The following Friday Mom picked Brenda and I up from school and then we went out to Betty and Billy’s and had dinner with them afterward mom and dad play canasta with Betty and Billy while us kids played board games.  Mom said, “Betty & I beat the socks off from Morris & Billy!”  In earlier days Mom and Dad played against Betty and Billy but Dad would get mad at how Mom played and she would no longer partner with him so they changed to Mom and Betty against Morris and Billy.  Mom always was happy when her and Betty won proving to Dad that she knew how to play.  We stayed the night at Betty and Billy’s with us kids sleeping on the floor.  The following morning, we got up and Mom and Betty fixed breakfast.  While we were sitting at the table eating, Billy got a frog in his throat, quite literally.  There were always small green frogs on the outside of the windows eating bugs attracted to the light at night and somehow one got inside the house and in Billy’s coffee.  When Billy took a sip of his coffee, the frog went into his mouth and with a burst, spit it out with the coffee onto the kitchen table.   After breakfast we went over to Grandma and Grandpa’s and dug up the potatoes that we had planted in February.  Mom said, “Got 6 bushels. Larry & David picked up every one!  They were dirty & tired when we got through.”  Some of the potatoes were stored in the cool dry sand under the house where they would be good though the winter and the next spring’s planting.

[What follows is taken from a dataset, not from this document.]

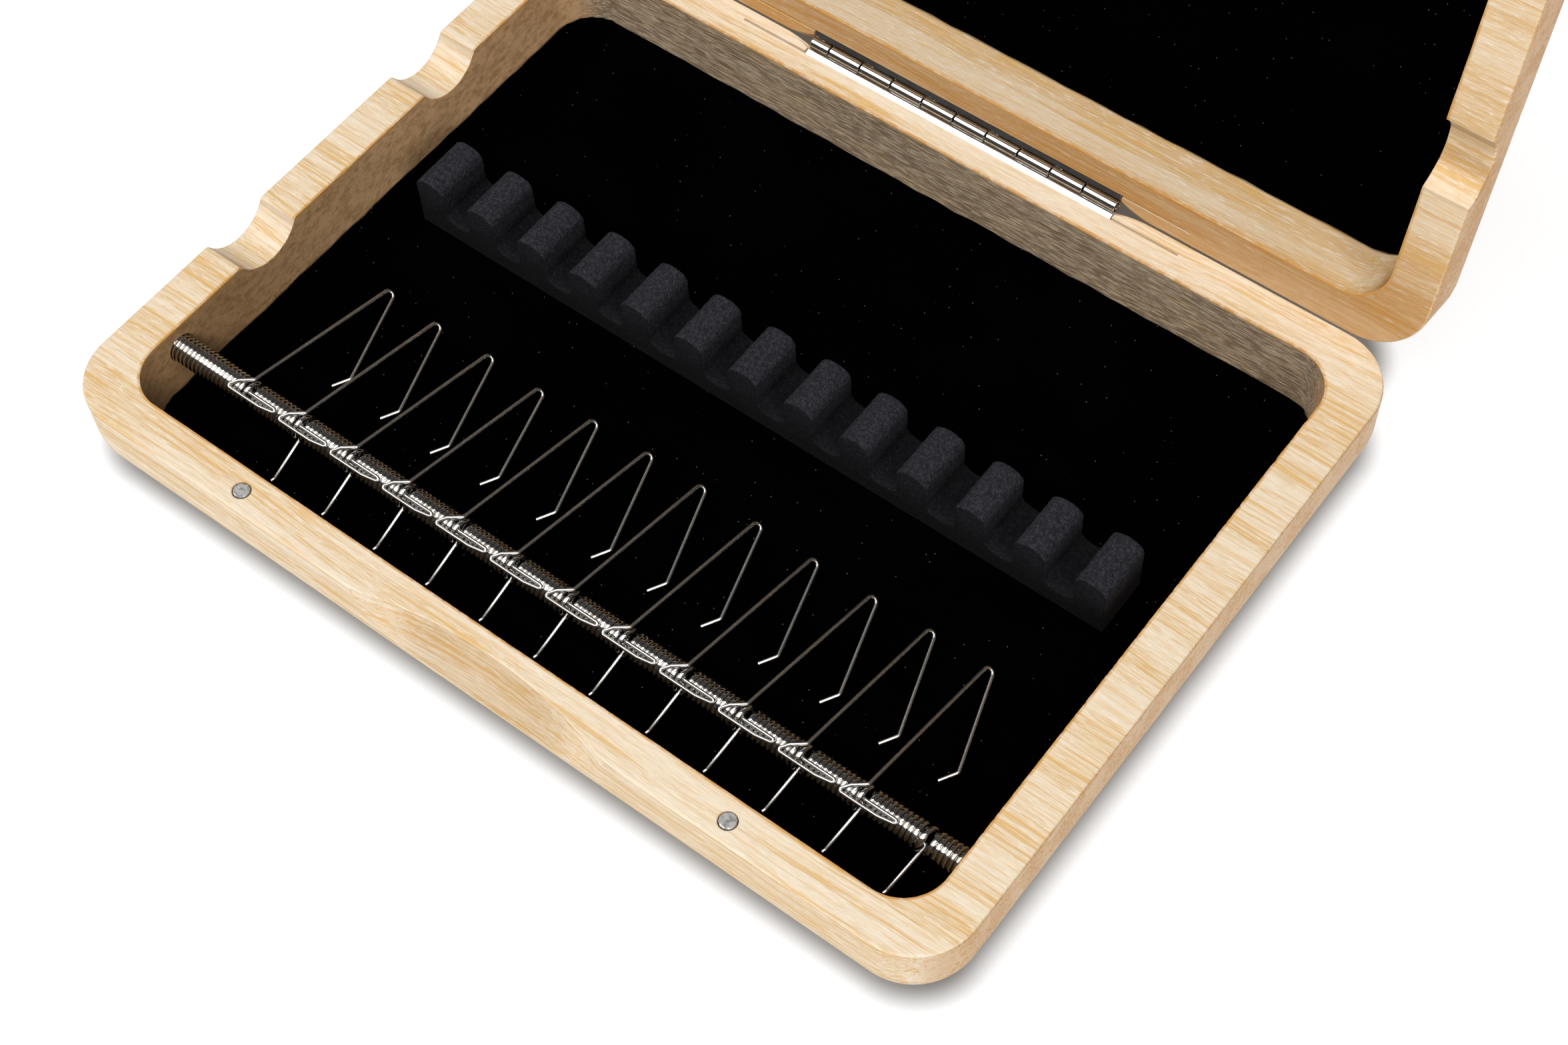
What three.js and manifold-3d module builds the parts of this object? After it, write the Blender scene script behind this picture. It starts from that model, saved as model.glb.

One day in May Grandma Junior came over after Brenda and I got home from school and we drove to the new lots that Grandma and Grandpa Junior had bought a few miles out on Newberry Road (now 102nd Street) where we picked blackberries.  The blackberry bushes were everywhere, rising well above the head of us kids and were thick with blackberries.  We picked enough that, when we got home, Grandma Junior made for blackberry pies which were really good served warm with a scoop of vanilla ice cream on it. 

On Sunday in May we skipped church and went to the beach in St. Augustine.  It was a perfect day for it, Sunny and warm but not hot yet like in the middle of summer.  Dad drove the car down onto the beach where we parked and after spreading a couple of blankets down on the sand, we kids headed for the water which we played in the waves until lunch time when we had a picnic lunch that Mom and bought from home.  These were the days of Coppertone suntan lotion which we spread liberally all over ourselves and each other’s backs.  I would always tan quite dark. Many years later when I was looking at old family pictures with Mom and came across a picture of some kids at the beach in the water and one of the kids looked black.   I didn’t have my glasses on, so I asked Mom who was the black boy, and she said that’s not a black boy, that is you.

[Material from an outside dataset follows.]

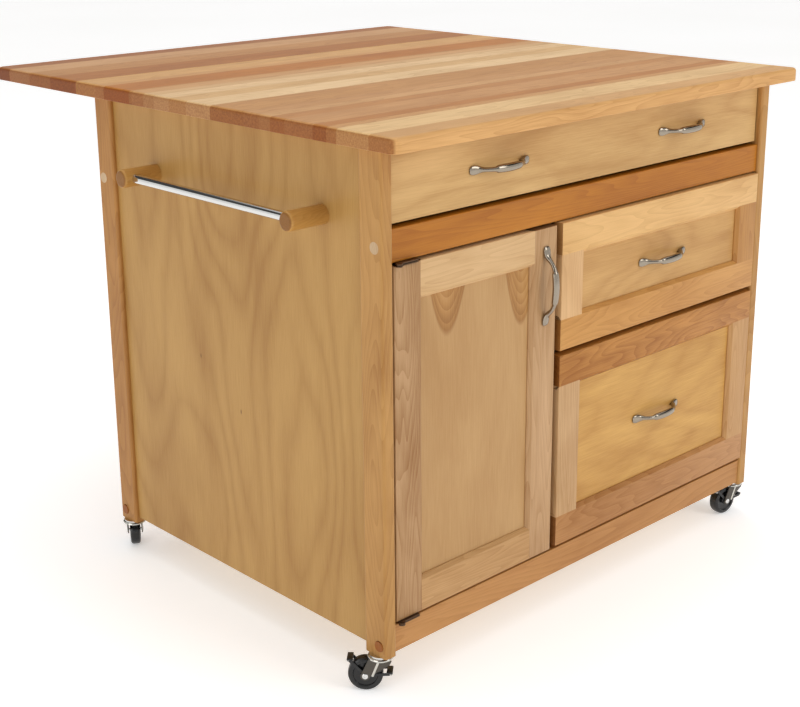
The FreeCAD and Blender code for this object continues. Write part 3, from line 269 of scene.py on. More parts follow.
@dataclass(frozen=True)
class Wood:
    """Clear-lacquered sawn board or sliced veneer of a close-grained hardwood."""

    name: str
    tone: str
    grain: Grain
    seed: float = 0.0
    figure_mm: float = 90.0
    stretch: float = 6.0
    rings: float = 24.0
    ring_share: float = 0.13
    contrast: float = 1.0
    drift_mm: float = 80.0
    roughness: float = 0.42
    coat: float = 0.08
    sliced: bool = False
    tongues: tuple[Tongue, ...] = ()
    knots: tuple[Knot, ...] = ()

    def dress(self) -> bpy.types.Material:
        """Build the node material: growth rings, fine fibres, slow drift, darker ends with painted shade, a
        thin lacquer.

        Returns:
            The material.
        """
        material, tree, shader = blank_material(self.name)
        coordinates = add_node(tree, "ShaderNodeTexCoord")
        place = coordinates.outputs["Object"]
        shift = (self.seed * 1.37, self.seed * 0.71, self.seed * 2.13)
        turn = {"Vector": place, "Rotation": self.grain.value, "Location": shift}
        along = add_node(tree, "ShaderNodeMapping", turn).outputs[0]
        fibres = self.fibres(tree, along)
        figure = self.figure(tree, along)
        field = add_node(tree, "ShaderNodeMath", {0: figure, 1: self.rings}, operation="MULTIPLY").outputs[0]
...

Mom became good friends with our neighbors Agnes who lived next to us and Melba who lived in the house behind Agnes on the next street over.  Agnes and Melba were about the same age as mom and both had kids a year or two younger than me.  Mom, Agnes and Melba would often spend time together at one of the houses while us kids were in school. Since David was not in school yet he would often play with the Agnes’s and Melba’s daughters Sharon Fay and Sally.  Mom said, When school is on all he has is girls to play with. He gets along real good with them. Very seldom they quarrel or fight.” One weekday night, Mom, Agnes and Melba left the kids home with the husbands while the three of them went to the movie “Imitation of Life”.  Mom said, It was a real good movie. Melba and I cried all the way though it.”

New Screen Porch
David, Happy and Larry in front of new enclosed porch on right. 1955 Chevy under carport.

At the end of May, Mom and Dad had the screen porch at the front of the house enclosed.  The had an old friend named William Chesser, who they just called Chess, do the work. On the front and two sides they built a concrete block wall about three feet tall and then put in Jalousie windows on top.  The back wall was all concrete block with a door opening into the main house living room. A new front door was put the porch opening into the carport.  Chess just did the walls, window and door while Dad finished it out, painting the walls and ceiling and putting linoleum tile on the floor.  Mom bought many yards of a rough green burlap cloth at 58¢ a yard and one day Grandma Mixson and Aunt Bessie (Grandpa Mixson’s sister) came over and they made curtains for all the windows. With so many jalousie windows it was always cold on the porch until a few years later the city put in gas in the neighborhood and Dad then installed a small gas heater on the porch.  On cold winter days, Dad, who always got up first, would light the gas heater so it would be warm by the time the rest of us go up.